2. Focus on win/win. As we’ve discussed, the only good deal is one that works for both parties. Appreciate what the other side needs to get out of the deal, and openly discuss your understanding of their position. This may seem counter-intuitive to certain hard charging executives who are determined not to leave one scrap on the table for anyone else. But again, you are in a room full of deal-killers. And honey gets you more than vinegar. By tenaciously and unreasonably fighting for every last dollar, you are geometrically increasing your chances that one of the attorneys will decide that you are a future problem waiting to happen. And we know how attorneys deal with the specter of future problems. Avoidance. No deal.
3. Immaculate documents. You should see the look on some attorneys’ faces when a perfectly assembled due diligence package arrives for review. You would think they’d want to start dancing. If your corporate documents – your articles, bylaws, minutes, major contracts, policy manuals, procedure manuals and the like – are in perfect order when they are shipped off to the other side’s attorneys for review, you will have taken a huge step in overcoming resistance.
Immaculate documents and documentation of corporate operations and affairs creates an extremely favorable impression. And remember that we are dealing in a certain measure here with the importance of impressions and intuition. If your documents are in precise order, it bespeaks that your organization, your means and your manner of doing business are in order as well. It gives the attorney comfort that he is not letting his client make a mistake.
On the other hand, poor corporate records are probably the number one reason attorneys will kill a deal. You hear the lament all the time: “Their records are a mess. How can you trust them for anything?”
All right. Having discussed how to deal with deal-killers, let’s explore how to assemble your team of deal advisors.
A professional team working behind the scenes can make all the difference between a good sale and a bad one. But the difference may well lie in the quality of your team. True experts don’t come cheap and this is one case where it is likely you will get what you pay for. But don’t let high hourly rates or fancy titles intimidate you. You are in charge. You must decide when to engage counsel, when to delegate authority and when to make your own decisions. You also need to know how to choose your team. Following are a few guidelines to use when assembling your experts.
1. First look for personal recommendations. Check with others who have bought similar businesses and ask how they felt about members of their team. Tap the knowledge of friends, relatives and business acquaintances. If you can’t find any personal recommendations, check with professional associations.
2. Make a list of at least three candidates for each spot on your team.

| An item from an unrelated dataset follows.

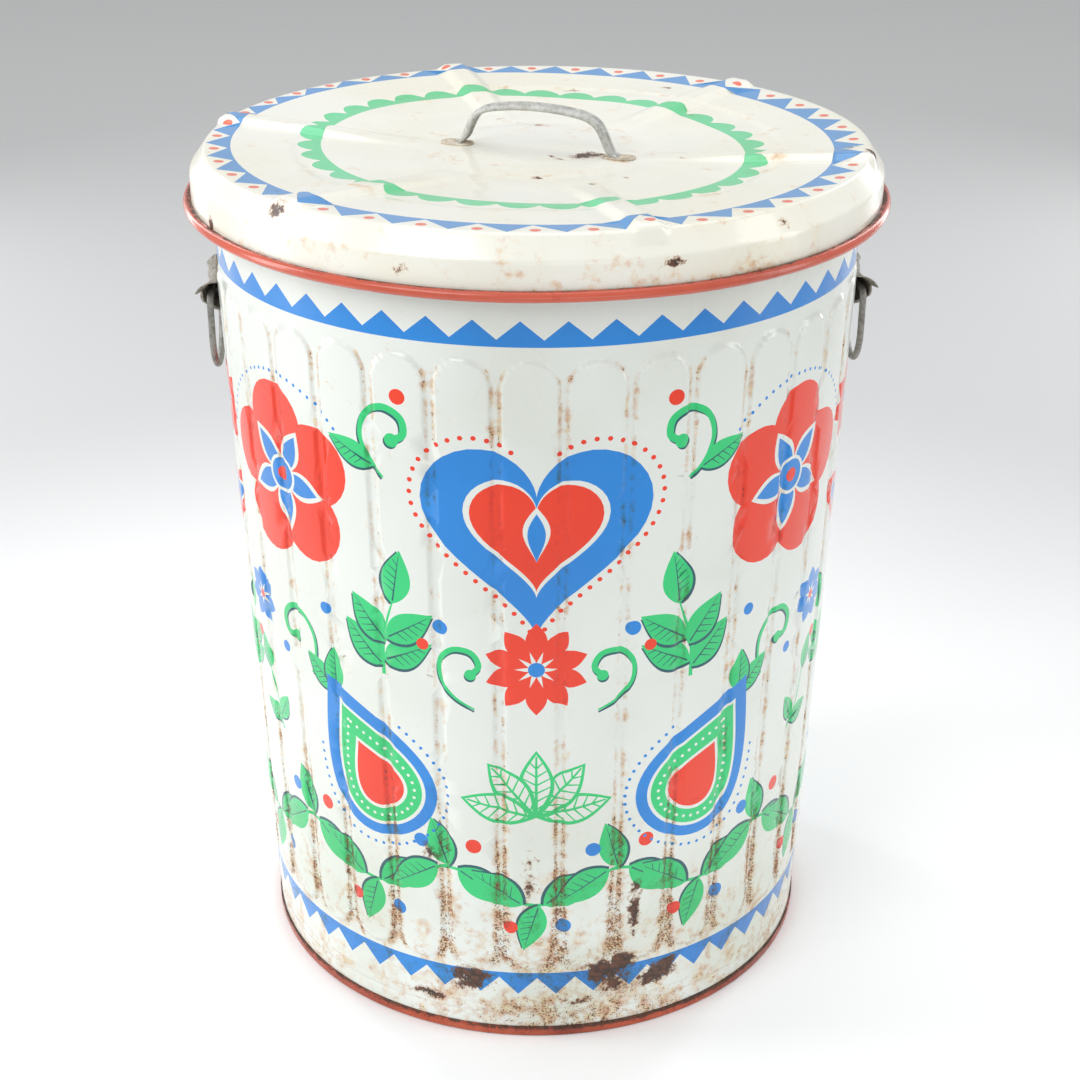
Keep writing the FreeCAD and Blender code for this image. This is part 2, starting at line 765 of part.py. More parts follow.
bail_body = doc.addObject("PartDesign::Body", "bail_wire")
bail_plane = pivot_radius + d.bail_reach
top_run = d.bail_half_width - d.bail_corner_radius
corner_height = d.pivot_height - d.bail_corner_radius
leg_foot = d.pivot_height - d.bail_leg
bail_path = new_sketch(bail_body, "bail_path", "XZ_Plane", bail_plane)
draw(bail_path, [
    (d.bail_joint_gap / 2, d.pivot_height),
    *round_corners((top_run, corner_height), d.bail_corner_radius, 90, 0, 3),
    *round_corners((zero, leg_foot), d.bail_half_width, 0, -180, 8),
    *round_corners((-top_run, corner_height), d.bail_corner_radius, 180, 90, 3),
    (-d.bail_joint_gap / 2, d.pivot_height),
], closed=False)
bail_section = new_sketch(bail_body, "bail_section", "YZ_Plane", d.bail_joint_gap / 2)
draw(bail_section, round_corners((-bail_plane, d.pivot_height), d.bail_wire_radius, 22.5, 382.5, 8)[:-1])
bail_pipe = bail_body.newObject("PartDesign::AdditivePipe", "bail_pipe")
bail_pipe.Profile = bail_section
bail_pipe.Spine = (bail_path, [])
bail_pipe.Transition = "Right corner"

subparts = [
    can_wall, can_bottom, foot_hoop, lid_shell, lid_handle, lid_rivets, ear_rivets,
]
for side, angle in ear_angles.items():
    subparts.append(turned_copy(f"ear_{side}", [ear_form], angle))
    subparts.append(turned_copy(f"bail_{side}", [bail_body], angle))

doc.recompute()

# Check every object, then write each sub-part

for item in doc.Objects:
    if "Invalid" in item.State or "Error" in item.State:
        raise SystemExit(f"{item.Name} failed: {item.State}")
for item in subparts:
    if item.Shape.isNull() or not item.Shape.isValid():
        raise SystemExit(f"{item.Label} has no valid shape")
os.makedirs("parts", exist_ok=True)
for item in subparts:
    item.Shape.exportStep(f"parts/{item.Label}.step")
    box = item.Shape.BoundBox
    print(f"{item.Label}: {len(item.Shape.Solids)} solids, {item.Shape.Volume:.0f} mm3, top {box.ZMax:.1f} mm")
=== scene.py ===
import math
import random

import bmesh
import bpy
import numpy as np
from mathutils import Matrix, Vector
from mathutils.geometry import delaunay_2d_cdt


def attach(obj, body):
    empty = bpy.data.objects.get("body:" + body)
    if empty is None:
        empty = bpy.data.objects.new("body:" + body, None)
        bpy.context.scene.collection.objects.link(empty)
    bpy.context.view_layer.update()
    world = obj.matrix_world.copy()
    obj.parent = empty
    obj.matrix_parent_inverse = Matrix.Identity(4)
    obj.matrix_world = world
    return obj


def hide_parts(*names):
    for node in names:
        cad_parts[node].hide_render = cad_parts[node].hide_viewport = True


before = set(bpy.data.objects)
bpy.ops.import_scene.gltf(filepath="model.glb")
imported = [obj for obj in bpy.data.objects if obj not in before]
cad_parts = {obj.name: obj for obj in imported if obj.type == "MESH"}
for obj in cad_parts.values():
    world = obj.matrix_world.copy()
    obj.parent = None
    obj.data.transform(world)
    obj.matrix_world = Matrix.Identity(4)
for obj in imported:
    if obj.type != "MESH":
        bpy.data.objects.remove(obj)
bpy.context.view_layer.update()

# Painted steel can with a lift-off lid. Sizes are in millimetres, angles in degrees from the
# front (-Y), growing towards +X. Shaders, lights and the camera are in metres.

mm = 0.001
for leftover in ("Cube", "Light", "Camera"):
    if leftover in bpy.data.objects:
        bpy.data.objects.remove(bpy.data.objects[leftover])
print("frame loaded")


# Small helpers for meshes

def newPiece(name, verts, faces, body, node, materials, faceMaterials=None):
    # a smooth piece that rides on its body and takes the place of its CAD node
    mesh = bpy.data.meshes.new(name)
    mesh.from_pydata([tuple(v) for v in verts], [], [tuple(f) for f in faces])
    for material in materials:
        mesh.materials.append(material)
    if faceMaterials is not None:
        mesh.polygons.foreach_set("material_index", list(faceMaterials))
    mesh.polygons.foreach_set("use_smooth", [True] * len(mesh.polygons))
    mesh.update()
    piece = bpy.data.objects.new(name, mesh)
    bpy.context.scene.collection.objects.link(piece)
    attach(piece, body)
    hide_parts(node)
    return piece


def around(angle, radius, height):
    turn = np.radians(angle)
    return np.stack([radius * np.sin(turn), -radius * np.cos(turn), height + 0 * turn], axis=-1) * mm


def smoothStep(value):
    value = np.clip(value, 0, 1)
    return value * value * (3 - 2 * value)


def turnedRings(profile, columns, closedProfile=False):
    # vertices and faces of a profile of (radius, height) turned about the axis
    verts, faces = [], []
    count = len(profile)
    for column in range(columns):
        turn = 2 * math.pi * column / columns
        for radius, height in profile:
            verts.append((radius * math.sin(turn) * mm, -radius * math.cos(turn) * mm, height * mm))
    for column in range(columns):
        here, there = column * count, (column + 1) % columns * count
        for row in range(count if closedProfile else count - 1):
            after = (row + 1) % count
            faces.append((here + row, there + row, there + after, here + after))
    return verts, faces


def arcPoints(centre, radius, first, last, steps):
    points = []
    for step in range(steps + 1):
        angle = math.radians(first + (last - first) * step / steps)
        points.append((centre[0] + radius * math.cos(angle), centre[1] + radius * math.sin(angle)))
    return points


def gridFaces(rows, columns, start=0, wrap=False, flip=False):
    faces = []
    for row in range(rows - 1):
        for column in range(columns if wrap else columns - 1):
            after = (column + 1) % columns
            corners = (start + row * columns + column, start + row * columns + after,
                       start + (row + 1) * columns + after, start + (row + 1) * columns + column)
            faces.append(corners[::-1] if flip else corners)
    return faces


def capFaces(base, count, flip=False):
    # closes a loop of points with quads from one of its sides to the other
    last = base + count - 1
    quads = [(base + k, base + k + 1, last - 1 - k, last - k) for k in range(count // 2 - 1)]
    return [quad[::-1] for quad in quads] if flip else quads


def turnedBy(turn, x, y):
    return x * math.cos(turn) - y * math.sin(turn), x * math.sin(turn) + y * math.cos(turn)


def inMetres(points):
    return [tuple(c * mm for c in point) for point in points]


def unit(vectors):
    return vectors / np.linalg.norm(vectors, axis=-1, keepdims=True)


def angleApart(first, second):
    return (np.asarray(first) - second + 180) % 360 - 180


def fixNormals(piece):
    mesh = bmesh.new()
    mesh.from_mesh(piece.data)
    bmesh.ops.recalc_face_normals(mesh, faces=mesh.faces[:])
    mesh.to_mesh(piece.data)
    mesh.free()


# Sizes of the can wall, which its finish uses too

canForm = {
    "foot": 200.4,
    "taper": 18.5 / 580.8,
    "sheet": 0.9,
    "top": 577.5,
    "rim": (222.2, 580.8, 4.0),     # radius and height of the roll's middle, radius of the roll
    "rimEnds": (218.1, 218.95),     # radii at which the roll runs into the sheet, inside and outside
    "flutes": 33,
    "firstFlute": 9.755,        # angle of the middle of a panel
    "relief": 1.5,      # how far a panel stands out, and its rounding on top of that
    "crown": 0.12,
    "valley": 5.0,
    "flank": (0.9, 3.4),        # how far outside its outline a panel starts to rise, and over what width
    "fluteTop": 511.0,
    "fluteFoot": 58.0,
    "scores": (17.3, 24.5),     # heights of the score lines
    "scoreDepth": 0.4,
    "scoreWidth": 0.75,
    "seam": 178.85,     # angle of the lapped seam, which stands out by the lap
    "lap": 0.8,
    "lapHalf": 2.5,
    "lapEnds": (15.5, 569.5),
    # no dents where the ears sit: their turn, how far to the side and from which height, with its fade
    "earTurn": 2.0,
    "quietBeside": (26, 8),
    "quietAbove": (425, 20),
    "flat": 210.0,      # radius at which the painted sheet is drawn flat
    "cut": -90.0,       # angle where the flat sheet begins and ends
}
pitch = 2 * math.pi / canForm["flutes"]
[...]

3. Conduct interviews with each of the candidates. Don’t settle for a phone interview; do it in person. You need to know if you are comfortable working with this person. If any say they are too busy or can’t meet in person, consider this a big red flag and mark them off your list. Be sure to ask if they offer a free initial half-hour consultation. It never hurts to ask.
4. The interview:
• At the interview, pay attention to how the expert treats his or her staff. Is his or her style of teamwork conducive to your own?
• Look around the office. Is it organized? Do you see certificates from professional associations or awards from peer groups?
• Ask about experience and education. How many similar clients has he or she had? How long has he or she been in the profession? Does this professional engage in continuing education? How does he or she stay current on changes in the field?
• Discuss your own expectations and don’t be afraid to ask questions. You’re not supposed to know everything; that’s why you’re looking for experts. However, don’t shy away from a candidate who admits he or she doesn’t know an answer to a question if he or she says so and promises to find out the answer. That kind of honesty can signal a keeper.